Let us, therefore, look at difficulties as promises in the guise of tasks.
They are treasure houses presenting the appearance of bristling forts.
Break them open, I say, and the treasure is yours. To dare is to win! “He that loseth his life shall find it.”
And as for the third principle, only a word need be said. The life of the Church becomes fruitful when it becomes sacrificial. When the church is easeful she loses the power to redeem. I remember the old story of Pope Innocent IV and Thomas Aquinas, who were standing together as bags of treasure were being carried in through the gates of the Lateran. “You see,” observed the Pope, with a smile, “the day is past when the Church could say, ‘Silver and gold have I none!’” “Yes, Holy Father,” was the saint’s reply, “and the day is past when the Church could say to the lame man, ‘Rise and walk!’” When the church’s life is lived on the plane of ease, and comfort, and bloodless service, she has no power to fertilize the dry and barren places of the earth. When the Church becomes sacrificial, she becomes impressive. The sacrificial things in history are the influential things today.
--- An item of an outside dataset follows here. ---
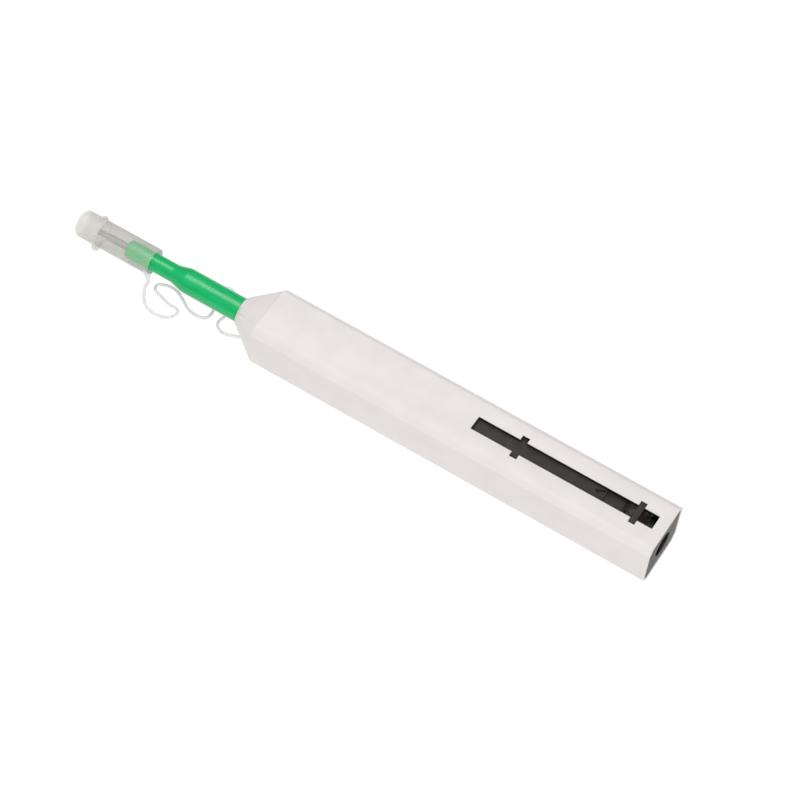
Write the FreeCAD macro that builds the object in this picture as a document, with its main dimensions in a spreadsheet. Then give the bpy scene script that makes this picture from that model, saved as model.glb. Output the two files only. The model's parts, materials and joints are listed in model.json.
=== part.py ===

It is the men and the women who give away their being, the bleeding folk, who are our present inheritance. The woman who gave the two mites still works as a factor in the life of the race. Sir John Kelynge — have you ever heard of him? — the brutal, cynical justice who thrust John Bunyan for twelve years into Bedford gaol, his very name is now a conundrum! John Bunyan, the sacrificial martyr, is still fertilizing the field of common life with energies of rich inspiration.
The finders have lost. The apparent losers are at the winning post! The sacrificial are the triumphant. “They loved not their lives unto the death, and they overcame by the blood of the Lamb.” A sacrificial Church would speedily conquer the world! “He that findeth his life shall lose it; and he that loseth his life for My sake shall find it.”